During the last decade a revolution in the understanding of matter on the atomic scale has been brought about by the development of different microscopic scanning probes for surface analysis. The scanning tunnel microscope, adapted to the low temperature environment, most recently even to the 3He-4He dilution refrigerator, has become a unique high-resolution tool. It is used for imaging the vortex distribution in superconductors in the mixed state, or the interactions between magnetic single-atom impurities as a function of their separation on a clean superconducting surface. High expectations are placed on the injection of a spin-polarized current into a superconductor, which may serve as the basis for a new class of electronic devices.
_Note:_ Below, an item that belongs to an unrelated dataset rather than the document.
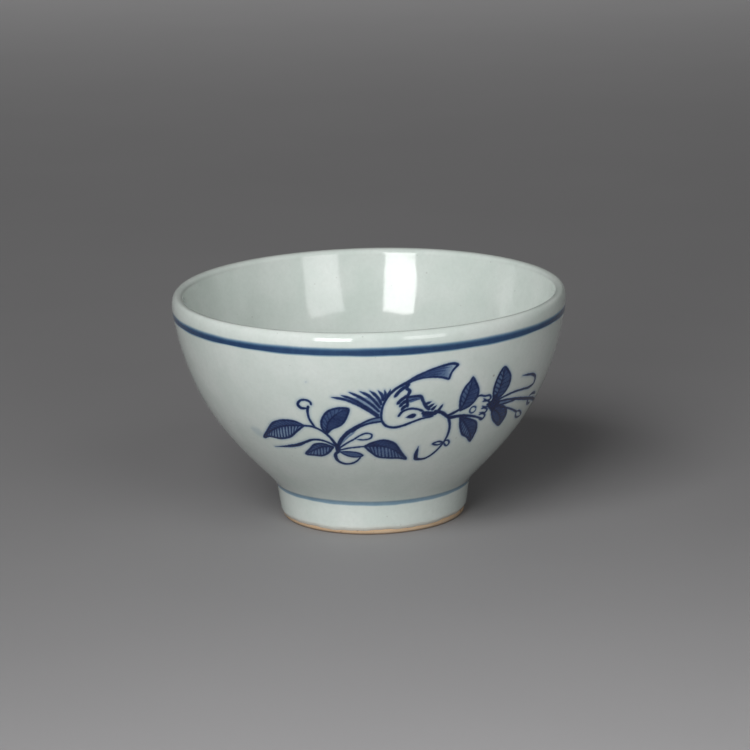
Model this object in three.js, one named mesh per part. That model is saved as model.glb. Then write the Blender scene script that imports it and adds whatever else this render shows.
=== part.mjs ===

The STM is equally important in other areas, as far apart as semiconductor structures, such as quantum wells, quantum wires, and quantum dots, or as studies of adsorption, sticking, and diffusion of gases on solid substrates.

One often finds in condensed matter physics that resolution on the quantum level is available only at the lowest temperatures, more than often requiring refrigeration to well below 1 K. This is especially true of systems of lower dimensionality and of mesoscopic size which have become the new growth areas of low temperature physics.